## start DATA SHOWN
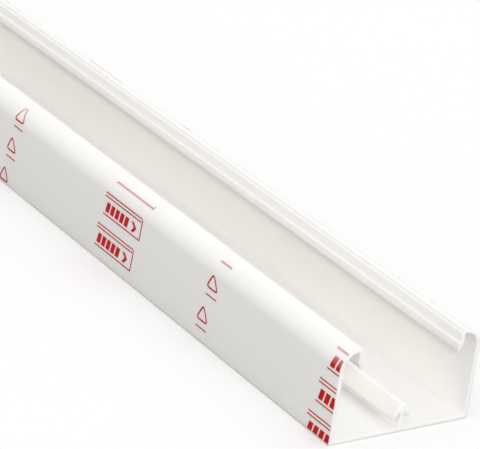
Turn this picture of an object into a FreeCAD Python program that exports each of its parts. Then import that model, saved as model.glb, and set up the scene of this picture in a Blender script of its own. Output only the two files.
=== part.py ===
"""Body of a cable trunking: one length of white plastic extrusion with an open top.

The section is drawn in the YZ plane, +Z up, and extruded along X. The origin is at the middle of
the underside. One half of the section (floor, side wall, rounded shoulder and the thin lip that hangs
from it) is drawn once and mirrored, and the arrow-shaped rail is drawn on the middle of the floor.
"""
import FreeCAD, Part
import os

import Sketcher

os.makedirs("parts", exist_ok=True)
doc = FreeCAD.newDocument("cable_trunking")

# Driving dimensions in millimetres
sizes = {
    "trunking_length": 2000,
    "trunking_width": 80,
    "trunking_height": 48,
    "floor_thickness": 1.8,
    "wall_thickness": 2.2,
    "outer_corner_radius": 0.6,
    "inner_corner_radius": 2.0,
    "shoulder_width": 11,
    "shoulder_land": 0.5,
    "shoulder_thickness": 2.1,
    "hollow_land": 0.6,
    "rim_height": 1.4,
    "seat_reach": 0.8,
    "seat_fall": 0.4,
    "throat_depth": 3.5,
    "nose_reach": 1.0,
    "nose_slope": 2.4,
    "nose_height": 3.0,
    "lip_thickness": 2.0,
    "lip_tip_width": 1.2,
    "lip_taper_height": 3.0,
    "rail_stem_thickness": 2.0,
    "rail_stem_height": 8.0,
    "rail_width": 9.8,
    "rail_barb_height": 5.0,
    "rail_barb_thickness": 1.8,
    "rail_height": 12.9,
    "rail_top_width": 3.2,
}
sheet = doc.addObject("Spreadsheet::Sheet", "sizes")
for row, (name, value) in enumerate(sizes.items(), start=1):
    sheet.set("A%d" % row, name)
    sheet.set("B%d" % row, str(value))
    sheet.setAlias("B%d" % row, name)
doc.recompute()


def origin_plane(body, role):
    """Gives one of the three planes of a body's own origin."""
    for feature in body.Origin.OriginFeatures:
        if feature.Role == role:
            return feature
    raise RuntimeError("no plane " + role)


def size(name):
    """Reads a driving dimension back from the sheet."""
    return float(sheet.get(name))


def value_of(expression):
    """Works out a sum of driving dimensions, as first placing for a sketch point."""
    total = 0.0
    for term in expression.replace("-", "+-").split("+"):
        term = term.strip()
        if not term:
            continue
        sign = -1.0 if term.startswith("-") else 1.0
        factors = term.lstrip("-").strip().split("/")
        number = size(factors[0].strip())
        for divisor in factors[1:]:
            number /= float(divisor)
        total += sign * number
    return total


def with_sheet_name(expression):
    """Writes the same sum as an expression that the document evaluates."""
    text = expression
    for name in sorted(sizes, key=len, reverse=True):
        text = text.replace(name, "<<%s>>.%s" % (sheet.Label, name.upper()))
    for name in sizes:
        text = text.replace("." + name.upper(), "." + name)
    return text


def hold_point(sketch, line, sideways, upward):
    """Ties the start of a line to the sheet: across the section and up from the underside."""
    if sideways is None:
        sketch.addConstraint(Sketcher.Constraint("PointOnObject", line, 1, -2))
    else:
        index = sketch.addConstraint(
            Sketcher.Constraint("DistanceX", -1, 1, line, 1, value_of(sideways)))
        sketch.setExpression("Constraints[%d]" % index, with_sheet_name(sideways))
    if upward is None:
        sketch.addConstraint(Sketcher.Constraint("PointOnObject", line, 1, -1))
    else:
        index = sketch.addConstraint(
            Sketcher.Constraint("DistanceY", -1, 1, line, 1, value_of(upward)))
        sketch.setExpression("Constraints[%d]" % index, with_sheet_name(upward))


def section_sketch(body, name, corners):
    """Draws a closed outline of straight runs in the YZ plane, each corner tied to the sheet."""
    sketch = body.newObject("Sketcher::SketchObject", name)
    sketch.AttachmentSupport = [(origin_plane(body, "YZ_Plane"), "")]
    sketch.MapMode = "FlatFace"
    places = []
    for sideways, upward in corners:
        across = 0.0 if sideways is None else value_of(sideways)
        above = 0.0 if upward is None else value_of(upward)
        places.append(FreeCAD.Vector(across, above, 0))
    count = len(corners)
    for index in range(count):
        sketch.addGeometry(Part.LineSegment(places[index], places[(index + 1) % count]), False)
    for index in range(count):
        sketch.addConstraint(Sketcher.Constraint("Coincident", index, 2, (index + 1) % count, 1))
    for index, (sideways, upward) in enumerate(corners):
        hold_point(sketch, index, sideways, upward)
    doc.recompute()
    return sketch


def pad_along_length(body, sketch, name):
    """Extrudes a section to the full length, half to each side of the middle."""
    pad = body.newObject("PartDesign::Pad", name)
    pad.Profile = sketch
    pad.Midplane = True
    pad.setExpression("Length", "<<%s>>.trunking_length" % sheet.Label)
    doc.recompute()
    return pad


def long_edges(shape, spots):
    """Names the edges that run along the length through the given spots of the section."""
    names = []
    for across, above in spots:
        for index, edge in enumerate(shape.Edges, start=1):
            first = edge.Vertexes[0].Point
            last = edge.Vertexes[-1].Point
            runs_along = abs(first.y - last.y) < 1e-6 and abs(first.z - last.z) < 1e-6
            at_spot = abs(first.y - across) < 1e-4 and abs(first.z - above) < 1e-4
            if runs_along and at_spot and abs(first.x - last.x) > 1e-6:
                names.append("Edge%d" % index)
                break
        else:
            raise RuntimeError("no long edge at %.3f, %.3f" % (across, above))
    return names


def round_edges(body, base, name, spots, radius):
    """Rounds long edges, found by their place in the section, on both halves."""
    both = list(spots) + [(-across, above) for across, above in spots]
    fillet = body.newObject("PartDesign::Fillet", name)
    fillet.Base = (base, long_edges(base.Shape, both))
    fillet.setExpression("Radius", with_sheet_name(radius))
    doc.recompute()
    return fillet


# Places in the section that several features share, as sums of driving dimensions
outer_face = "trunking_width / 2"
wall_inside = "trunking_width / 2 - wall_thickness"
rim_edge = "trunking_width / 2 - shoulder_width"
lip_inside = rim_edge + " - seat_reach"
nose = lip_inside + " - nose_reach"
lip_outside = lip_inside + " + lip_thickness"
hollow_radius = "shoulder_width + seat_reach - wall_thickness - lip_thickness - hollow_land"
top = "trunking_height"
rim_foot = "trunking_height - rim_height"
seat_edge = rim_foot + " - seat_fall"
throat_end = seat_edge + " - throat_depth"
nose_top = throat_end + " - nose_slope"
lip_foot = nose_top + " - nose_height"
lip_tip = nose + " + lip_tip_width"
lip_heel = lip_foot + " + lip_taper_height"
hollow_top = "trunking_height - shoulder_thickness"
floor_top = "floor_thickness"

# Trunking body
trunking = doc.addObject("PartDesign::Body", "trunking_body")
trunking.Label = "trunking_body"

half_outline = [
    (None, None),
    (outer_face, None),
    (outer_face, top),
    (rim_edge, top),
    (rim_edge, rim_foot),
    (lip_inside, seat_edge),
    (lip_inside, throat_end),
    (nose, nose_top),
    (nose, lip_foot),
    (lip_tip, lip_foot),
    (lip_outside, lip_heel),
    (lip_outside, hollow_top),
    (wall_inside, hollow_top),
    (wall_inside, floor_top),
    (None, floor_top),
]
half_section = section_sketch(trunking, "half_section", half_outline)
half_pad = pad_along_length(trunking, half_section, "half_length")

both_halves = trunking.newObject("PartDesign::Mirrored", "both_halves")
both_halves.Originals = [half_pad]
both_halves.MirrorPlane = (origin_plane(trunking, "XZ_Plane"), [""])
trunking.Tip = both_halves
doc.recompute()

stem_side = "rail_stem_thickness / 2"
barb_side = "rail_width / 2"
crown_side = "rail_top_width / 2"
stem_top = floor_top + " + rail_stem_height"
barb_foot = floor_top + " + rail_barb_height"
barb_top = barb_foot + " + rail_barb_thickness"
crown = floor_top + " + rail_height"
right_side = [
    (stem_side, floor_top),
    (stem_side, stem_top),
    (barb_side, barb_foot),
    (barb_side, barb_top),
    (crown_side, crown),
]
rail_outline = right_side + [("-" + across, above) for across, above in reversed(right_side)]
rail_section = section_sketch(trunking, "rail_section", rail_outline)
rail_pad = pad_along_length(trunking, rail_section, "rail_length")

shoulders = round_edges(
    trunking, rail_pad, "shoulders", [(value_of(outer_face), value_of(top))],
    "shoulder_width - shoulder_land")
hollows = round_edges(
    trunking, shoulders, "shoulder_hollows", [(value_of(wall_inside), value_of(hollow_top))],
    hollow_radius)
inner_corners = round_edges(
    trunking, hollows, "inner_corners", [(value_of(wall_inside), value_of(floor_top))],
    "inner_corner_radius")
outer_corners = round_edges(
    trunking, inner_corners, "outer_corners", [(value_of(outer_face), 0.0)], "outer_corner_radius")
trunking.Tip = outer_corners
doc.recompute()

# Every object is sound before anything is written
for item in doc.Objects:
    if "Invalid" in item.State or "Error" in item.State:
        raise RuntimeError("%s failed: %s" % (item.Name, item.State))
parts = [trunking]
for part in parts:
    if part.Shape.isNull() or not part.Shape.isValid():
        raise RuntimeError(part.Label + " has no valid shape")
for part in parts:
    part.Shape.exportStep("parts/%s.step" % part.Label)
    box = part.Shape.BoundBox
    print("%s: %d solid, %.1f x %.1f x %.1f mm, %.1f cm3" % (
        part.Label, len(part.Shape.Solids), box.XLength, box.YLength, box.ZLength,
        part.Shape.Volume / 1000))
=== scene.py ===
# %% [markdown]
# # A length of white cable trunking
#
# The object is one length of rigid plastic trunking, 2 m long, with its cover off. Two side walls stand
# on a flat floor. Each wall rolls inwards at its top into a rounded shoulder, and a thin lip hangs from
# the shoulder's inner rim. A small rail shaped like an arrow runs along the middle of the floor.
#
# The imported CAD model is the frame: it gives the place and the size of everything. Its mesh is coarse on
# the shoulders, so this lesson draws the same section again, finer, and gives it the look of extruded
# plastic, then prints red marks on its outer walls.

# %% Load the frame
import math

import bpy
from mathutils import Matrix, Vector


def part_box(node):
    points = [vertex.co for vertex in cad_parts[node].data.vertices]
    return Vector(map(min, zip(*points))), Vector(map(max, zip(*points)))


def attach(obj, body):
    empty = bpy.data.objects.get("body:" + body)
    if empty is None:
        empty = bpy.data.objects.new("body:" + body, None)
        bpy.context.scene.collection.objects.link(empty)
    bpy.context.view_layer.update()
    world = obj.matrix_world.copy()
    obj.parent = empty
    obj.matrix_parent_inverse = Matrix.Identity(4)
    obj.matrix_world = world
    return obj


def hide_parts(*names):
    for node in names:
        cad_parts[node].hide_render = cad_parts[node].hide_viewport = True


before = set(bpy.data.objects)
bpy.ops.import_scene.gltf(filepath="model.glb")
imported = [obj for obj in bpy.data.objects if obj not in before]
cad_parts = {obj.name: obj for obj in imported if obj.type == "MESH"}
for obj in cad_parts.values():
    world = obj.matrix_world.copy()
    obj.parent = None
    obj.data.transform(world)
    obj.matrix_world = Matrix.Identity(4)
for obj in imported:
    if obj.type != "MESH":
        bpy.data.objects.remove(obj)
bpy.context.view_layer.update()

# %% [markdown]
# ## Named sizes
#
# A trunking section is given in millimetres by its maker's drawing, and Blender works in metres, so one
# small function turns the first into the second. The section's sizes carry the names that the CAD source
# gives them. The outer sizes are read from the frame, so the piece can't drift away from the solid. One
# thing differs: the lip's nose starts lower here and has a shorter slope, because in the photograph the
# lip catches the light in one narrow line.

# %% Sizes of the section
def mm(value):
    """Millimetres as metres."""
    return value / 1000.0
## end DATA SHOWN
- CHALLENGE
Everything from the first line of the material through the line containing "an open top." is to be printed exactly; lines after that are to be left out.

- RESPONSE FOR THIS EXERCISE
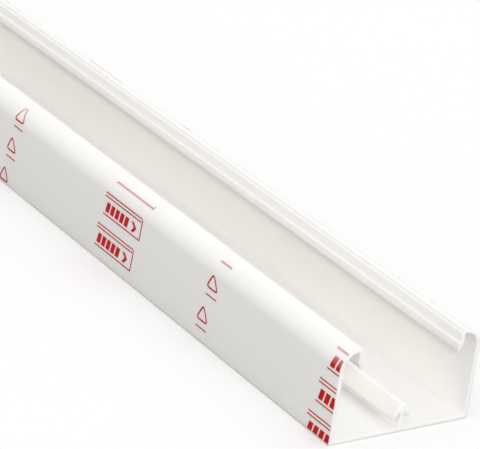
Turn this picture of an object into a FreeCAD Python program that exports each of its parts. Then import that model, saved as model.glb, and set up the scene of this picture in a Blender script of its own. Output only the two files.
=== part.py ===
"""Body of a cable trunking: one length of white plastic extrusion with an open top.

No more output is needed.